Rows from a 3D modeling dataset
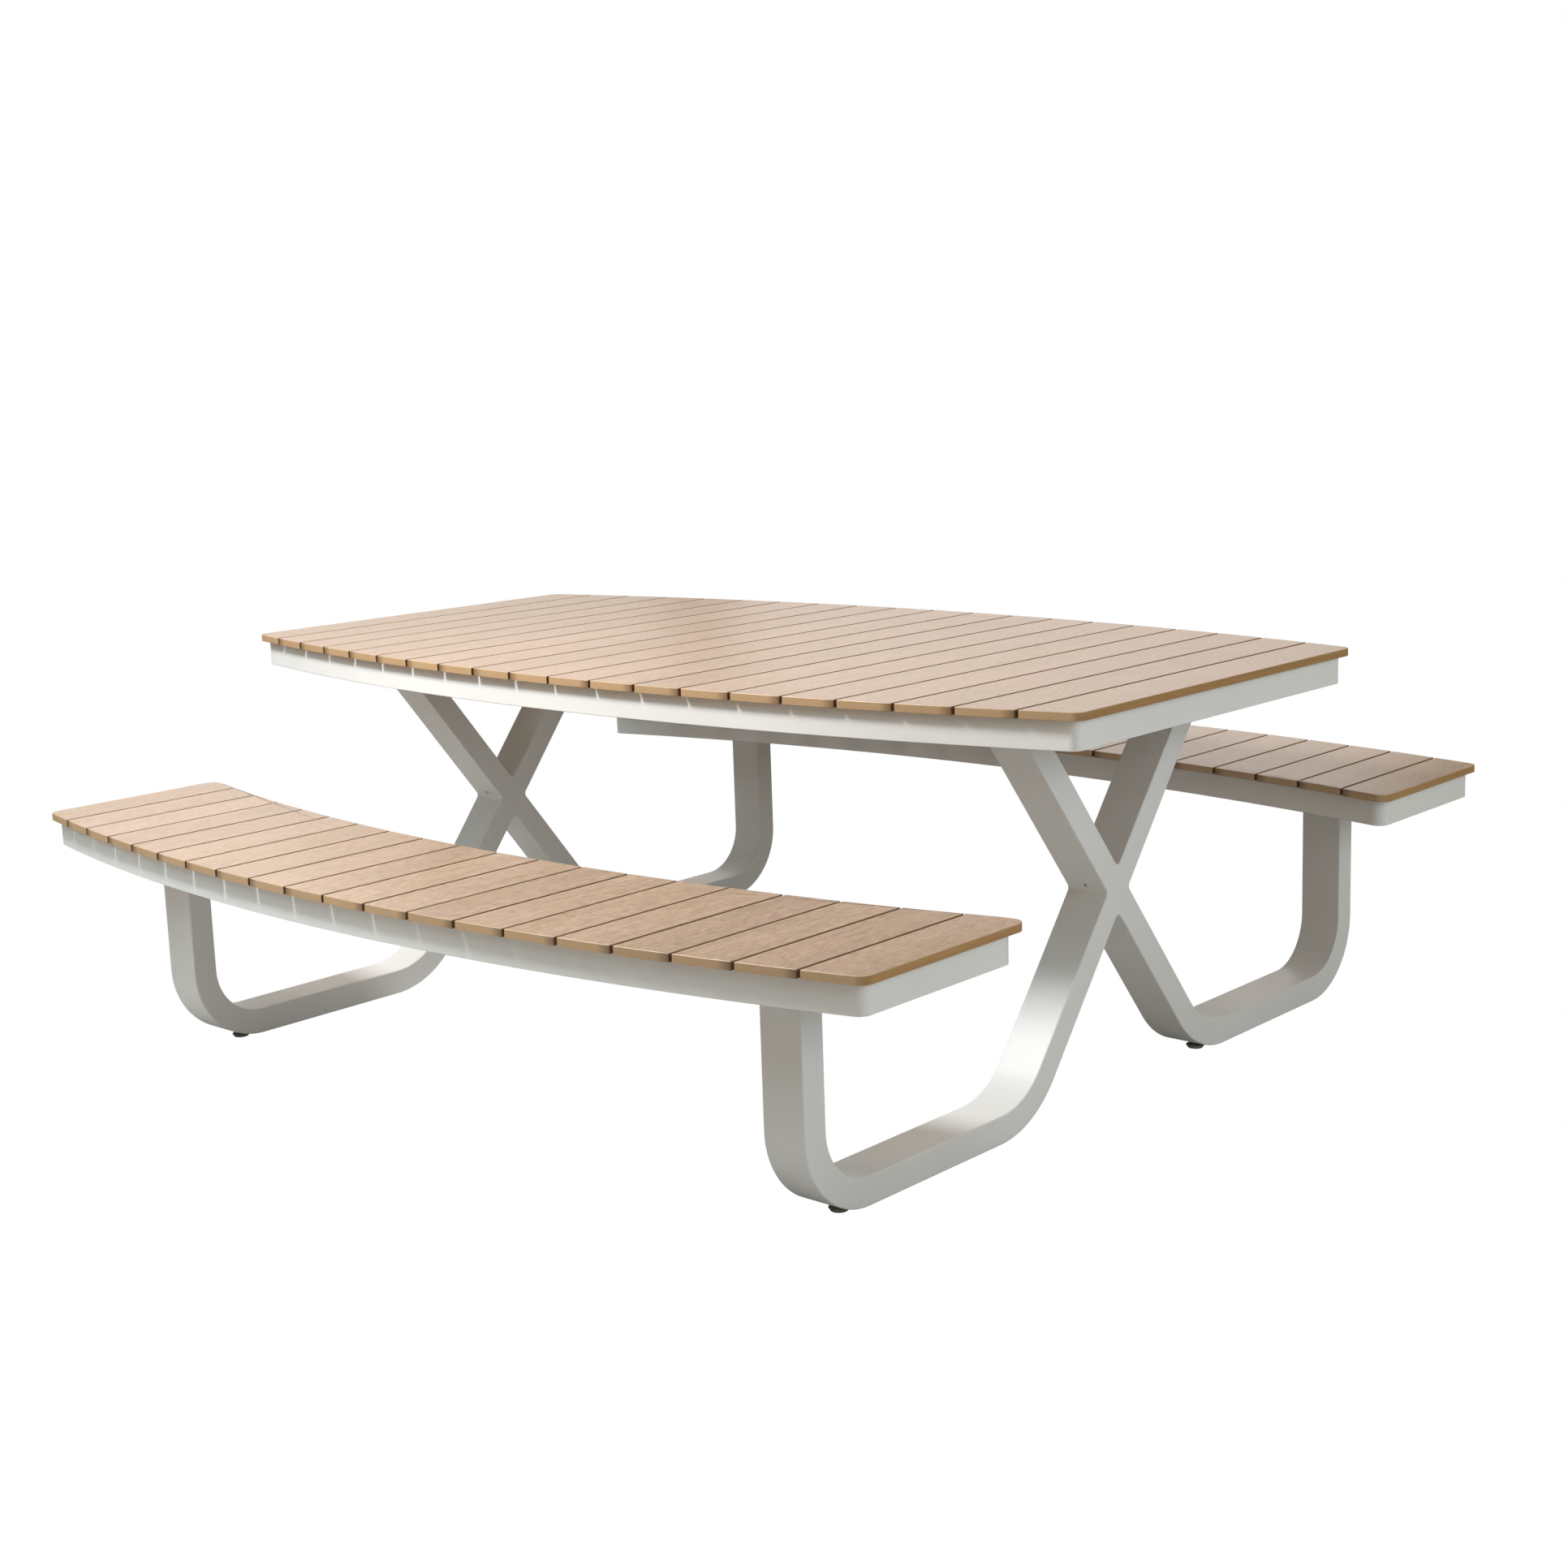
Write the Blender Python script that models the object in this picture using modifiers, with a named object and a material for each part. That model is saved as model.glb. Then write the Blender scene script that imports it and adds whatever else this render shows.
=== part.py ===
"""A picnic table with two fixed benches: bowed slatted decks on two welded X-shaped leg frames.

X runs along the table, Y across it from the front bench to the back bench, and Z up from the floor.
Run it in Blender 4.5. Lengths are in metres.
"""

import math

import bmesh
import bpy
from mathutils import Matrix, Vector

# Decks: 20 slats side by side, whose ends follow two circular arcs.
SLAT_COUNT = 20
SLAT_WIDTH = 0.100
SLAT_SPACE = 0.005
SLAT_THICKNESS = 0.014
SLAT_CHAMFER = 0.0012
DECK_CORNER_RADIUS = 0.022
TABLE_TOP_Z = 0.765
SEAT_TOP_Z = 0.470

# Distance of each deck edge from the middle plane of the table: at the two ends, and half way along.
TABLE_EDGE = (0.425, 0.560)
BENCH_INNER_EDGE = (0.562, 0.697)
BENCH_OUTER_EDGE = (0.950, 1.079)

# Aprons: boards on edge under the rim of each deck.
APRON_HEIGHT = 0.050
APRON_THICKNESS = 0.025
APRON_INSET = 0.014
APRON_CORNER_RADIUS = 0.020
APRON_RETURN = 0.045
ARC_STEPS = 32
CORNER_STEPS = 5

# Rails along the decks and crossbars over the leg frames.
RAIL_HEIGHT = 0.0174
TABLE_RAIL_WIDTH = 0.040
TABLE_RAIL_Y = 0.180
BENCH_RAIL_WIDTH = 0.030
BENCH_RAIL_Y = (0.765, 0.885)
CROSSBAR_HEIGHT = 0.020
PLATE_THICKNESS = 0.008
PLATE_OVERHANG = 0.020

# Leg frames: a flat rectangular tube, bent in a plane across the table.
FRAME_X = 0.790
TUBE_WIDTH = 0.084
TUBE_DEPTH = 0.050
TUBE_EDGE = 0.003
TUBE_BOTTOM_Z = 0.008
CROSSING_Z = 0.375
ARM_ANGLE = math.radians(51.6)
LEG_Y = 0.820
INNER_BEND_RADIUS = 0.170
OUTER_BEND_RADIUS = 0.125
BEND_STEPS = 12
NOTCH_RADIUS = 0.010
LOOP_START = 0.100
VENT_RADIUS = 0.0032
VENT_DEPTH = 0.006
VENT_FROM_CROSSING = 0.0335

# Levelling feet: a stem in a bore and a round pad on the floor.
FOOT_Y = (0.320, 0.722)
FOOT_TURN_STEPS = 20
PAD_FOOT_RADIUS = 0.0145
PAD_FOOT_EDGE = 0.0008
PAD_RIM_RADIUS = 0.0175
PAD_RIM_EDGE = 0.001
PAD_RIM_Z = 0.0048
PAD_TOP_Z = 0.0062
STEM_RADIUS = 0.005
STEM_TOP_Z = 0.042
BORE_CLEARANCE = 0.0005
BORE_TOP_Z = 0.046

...

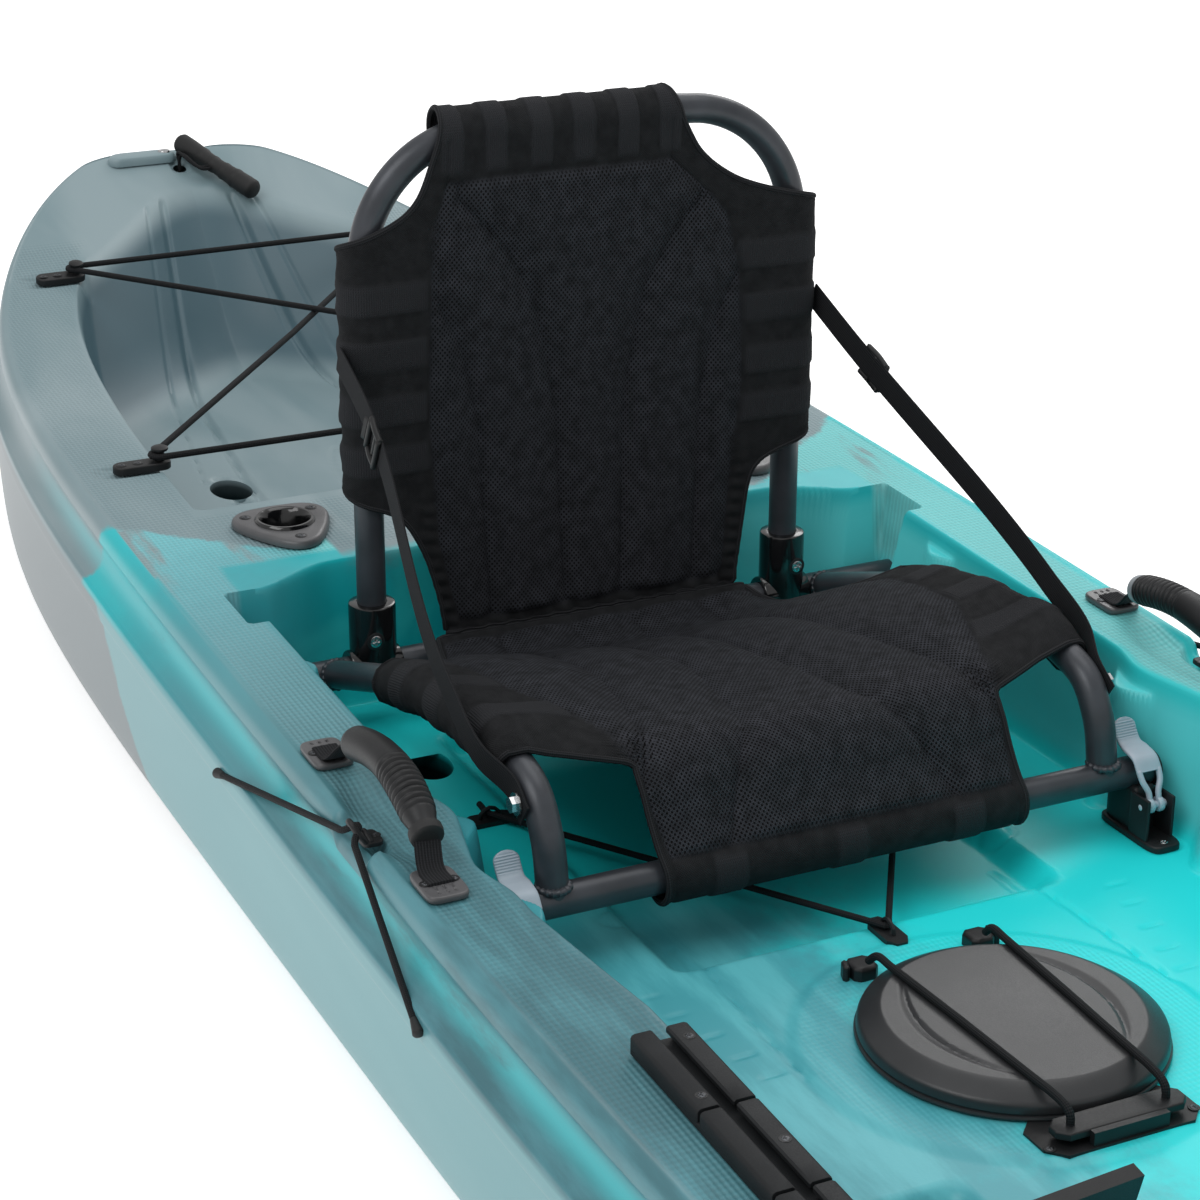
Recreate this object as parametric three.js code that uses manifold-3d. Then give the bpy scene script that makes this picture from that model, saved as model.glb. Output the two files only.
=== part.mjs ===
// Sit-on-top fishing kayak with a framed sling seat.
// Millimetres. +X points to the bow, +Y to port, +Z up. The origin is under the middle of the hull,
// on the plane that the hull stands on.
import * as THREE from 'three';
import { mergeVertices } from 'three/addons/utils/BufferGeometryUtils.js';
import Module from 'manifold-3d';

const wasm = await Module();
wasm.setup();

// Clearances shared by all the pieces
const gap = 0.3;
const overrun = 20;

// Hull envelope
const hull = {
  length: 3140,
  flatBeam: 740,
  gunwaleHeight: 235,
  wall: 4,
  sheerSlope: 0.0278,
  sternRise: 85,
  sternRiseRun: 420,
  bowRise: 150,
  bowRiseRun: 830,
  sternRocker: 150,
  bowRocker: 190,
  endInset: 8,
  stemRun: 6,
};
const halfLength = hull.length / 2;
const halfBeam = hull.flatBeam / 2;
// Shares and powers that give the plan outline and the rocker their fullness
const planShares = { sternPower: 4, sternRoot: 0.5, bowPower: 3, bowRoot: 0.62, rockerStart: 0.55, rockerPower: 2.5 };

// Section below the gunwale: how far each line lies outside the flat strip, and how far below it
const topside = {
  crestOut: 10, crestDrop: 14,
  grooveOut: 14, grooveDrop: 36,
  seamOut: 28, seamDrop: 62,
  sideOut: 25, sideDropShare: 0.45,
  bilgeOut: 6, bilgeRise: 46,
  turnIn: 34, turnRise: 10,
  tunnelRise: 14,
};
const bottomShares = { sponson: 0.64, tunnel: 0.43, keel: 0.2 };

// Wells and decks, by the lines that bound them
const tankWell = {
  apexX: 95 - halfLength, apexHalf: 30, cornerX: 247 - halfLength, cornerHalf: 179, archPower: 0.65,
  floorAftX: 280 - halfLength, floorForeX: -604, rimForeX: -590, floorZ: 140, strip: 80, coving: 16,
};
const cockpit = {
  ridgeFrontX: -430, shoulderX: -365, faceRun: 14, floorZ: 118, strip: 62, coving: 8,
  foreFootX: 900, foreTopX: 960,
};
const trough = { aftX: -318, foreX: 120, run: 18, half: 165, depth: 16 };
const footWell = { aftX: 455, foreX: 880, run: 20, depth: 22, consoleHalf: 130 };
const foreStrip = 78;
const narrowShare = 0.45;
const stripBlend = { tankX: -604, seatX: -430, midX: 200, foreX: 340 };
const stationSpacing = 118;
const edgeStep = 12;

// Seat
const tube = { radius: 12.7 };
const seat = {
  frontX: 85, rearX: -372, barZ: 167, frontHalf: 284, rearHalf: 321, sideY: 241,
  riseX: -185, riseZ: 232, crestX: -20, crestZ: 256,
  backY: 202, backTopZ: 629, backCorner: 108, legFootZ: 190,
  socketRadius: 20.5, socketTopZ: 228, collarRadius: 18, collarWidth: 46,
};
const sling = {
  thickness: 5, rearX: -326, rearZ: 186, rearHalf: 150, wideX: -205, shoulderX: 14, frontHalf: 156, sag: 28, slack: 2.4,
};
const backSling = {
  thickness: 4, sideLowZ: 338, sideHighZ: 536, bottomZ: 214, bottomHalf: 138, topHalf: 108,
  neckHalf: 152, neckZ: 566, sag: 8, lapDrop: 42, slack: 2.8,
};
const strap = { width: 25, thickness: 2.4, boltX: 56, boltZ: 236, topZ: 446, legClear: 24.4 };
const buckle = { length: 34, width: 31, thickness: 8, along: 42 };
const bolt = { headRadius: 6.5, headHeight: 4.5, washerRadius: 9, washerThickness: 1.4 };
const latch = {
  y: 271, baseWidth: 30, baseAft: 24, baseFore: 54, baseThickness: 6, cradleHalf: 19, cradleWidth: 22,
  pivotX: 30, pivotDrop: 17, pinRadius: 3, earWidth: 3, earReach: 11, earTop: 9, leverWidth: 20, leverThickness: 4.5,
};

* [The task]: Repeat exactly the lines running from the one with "Write the Blender Python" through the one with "BORE_TOP_Z = 0.046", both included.

* [Task response]:
Write the Blender Python script that models the object in this picture using modifiers, with a named object and a material for each part. That model is saved as model.glb. Then write the Blender scene script that imports it and adds whatever else this render shows.
=== part.py ===
"""A picnic table with two fixed benches: bowed slatted decks on two welded X-shaped leg frames.

X runs along the table, Y across it from the front bench to the back bench, and Z up from the floor.
Run it in Blender 4.5. Lengths are in metres.
"""

import math

import bmesh
import bpy
from mathutils import Matrix, Vector

# Decks: 20 slats side by side, whose ends follow two circular arcs.
SLAT_COUNT = 20
SLAT_WIDTH = 0.100
SLAT_SPACE = 0.005
SLAT_THICKNESS = 0.014
SLAT_CHAMFER = 0.0012
DECK_CORNER_RADIUS = 0.022
TABLE_TOP_Z = 0.765
SEAT_TOP_Z = 0.470

# Distance of each deck edge from the middle plane of the table: at the two ends, and half way along.
TABLE_EDGE = (0.425, 0.560)
BENCH_INNER_EDGE = (0.562, 0.697)
BENCH_OUTER_EDGE = (0.950, 1.079)

# Aprons: boards on edge under the rim of each deck.
APRON_HEIGHT = 0.050
APRON_THICKNESS = 0.025
APRON_INSET = 0.014
APRON_CORNER_RADIUS = 0.020
APRON_RETURN = 0.045
ARC_STEPS = 32
CORNER_STEPS = 5

# Rails along the decks and crossbars over the leg frames.
RAIL_HEIGHT = 0.0174
TABLE_RAIL_WIDTH = 0.040
TABLE_RAIL_Y = 0.180
BENCH_RAIL_WIDTH = 0.030
BENCH_RAIL_Y = (0.765, 0.885)
CROSSBAR_HEIGHT = 0.020
PLATE_THICKNESS = 0.008
PLATE_OVERHANG = 0.020

# Leg frames: a flat rectangular tube, bent in a plane across the table.
FRAME_X = 0.790
TUBE_WIDTH = 0.084
TUBE_DEPTH = 0.050
TUBE_EDGE = 0.003
TUBE_BOTTOM_Z = 0.008
CROSSING_Z = 0.375
ARM_ANGLE = math.radians(51.6)
LEG_Y = 0.820
INNER_BEND_RADIUS = 0.170
OUTER_BEND_RADIUS = 0.125
BEND_STEPS = 12
NOTCH_RADIUS = 0.010
LOOP_START = 0.100
VENT_RADIUS = 0.0032
VENT_DEPTH = 0.006
VENT_FROM_CROSSING = 0.0335

# Levelling feet: a stem in a bore and a round pad on the floor.
FOOT_Y = (0.320, 0.722)
FOOT_TURN_STEPS = 20
PAD_FOOT_RADIUS = 0.0145
PAD_FOOT_EDGE = 0.0008
PAD_RIM_RADIUS = 0.0175
PAD_RIM_EDGE = 0.001
PAD_RIM_Z = 0.0048
PAD_TOP_Z = 0.0062
STEM_RADIUS = 0.005
STEM_TOP_Z = 0.042
BORE_CLEARANCE = 0.0005
BORE_TOP_Z = 0.046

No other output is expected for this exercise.